Rule #2: The shirt is the pattern selection base.  Treat the shirt as the base around which the rest of the outfit is built.  Once you’ve picked out a shirt, its much easier to select a complimentary tie and suit.  Plus, most men own a grey or navy suit, and these staples are easy to match with almost every shirt and tie combination imaginable.

This rule is flexible, though.  Want to look dapper in a tailored navy pinstripe suit?  Build an ensemble around it.  Just purchase a new polka dot tie and want to show off?  Pick a complementary shirt, pair it with a suit, and show the world that stylish outfit.  The shirt doesn’t need to be the base for every suit outfit you create.  When in doubt though, the shirt is an easy starting-point for selecting complementary patterns.

Rule #3: Keep the outfit in harmony.  This last rule is fairly open-ended, but it’s helpful to always keep in mind.  What does it mean to wear an outfit that’s in harmony?  Basically, a suit in harmony contains elements (suit, shirt and tie) that complement one another; no one piece overpowers any other element.  Another way of looking at it is to check that the suit limits its extremes.  Is the suit too monotone, or does it have overwhelming contrasts?  If either of those answers are “yes,” then a part of the suit needs adjustment.  There are times when a little more contrast or a little more subtlety are appreciated (depending on the occasion).  So match patterns that suit your style (no pun intended) and tweak the outfit to achieve proper suit harmony.

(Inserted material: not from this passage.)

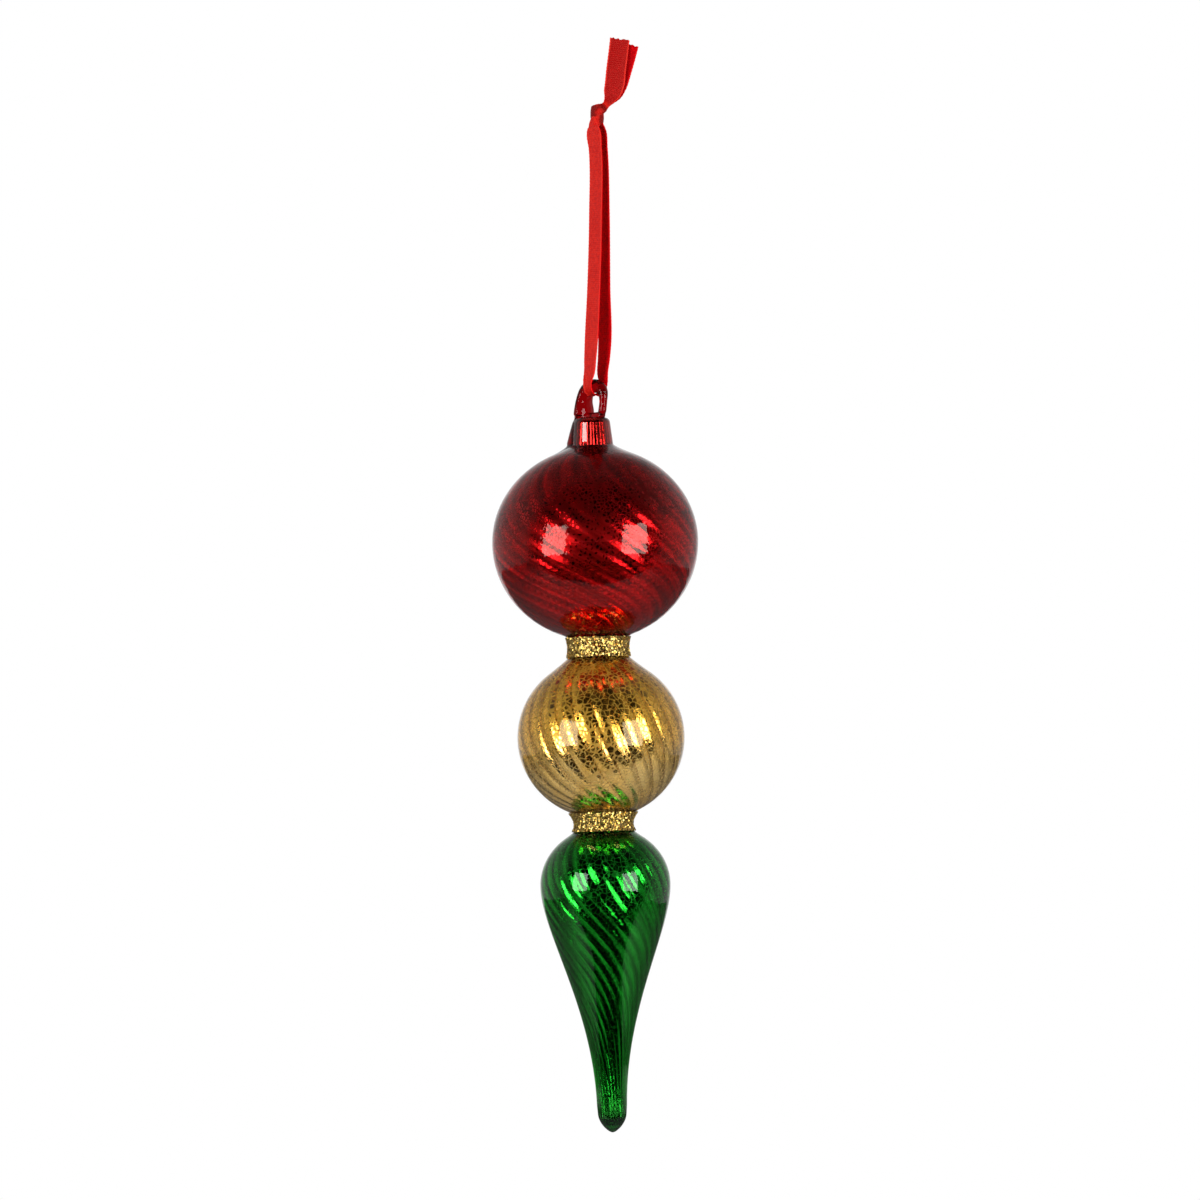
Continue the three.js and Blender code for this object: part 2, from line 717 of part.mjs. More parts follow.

Like most things in life, matching patterns requires patience and practice.  And it’s challenging to match suit elements if your pattern knowledge is limited.  Next week, we will introduce many of the common suit, shirt and tie patterns found throughout the menswear world.  Armed with that knowledge, you’ll have no problem creating a killer suit that shows off your excellent personal style.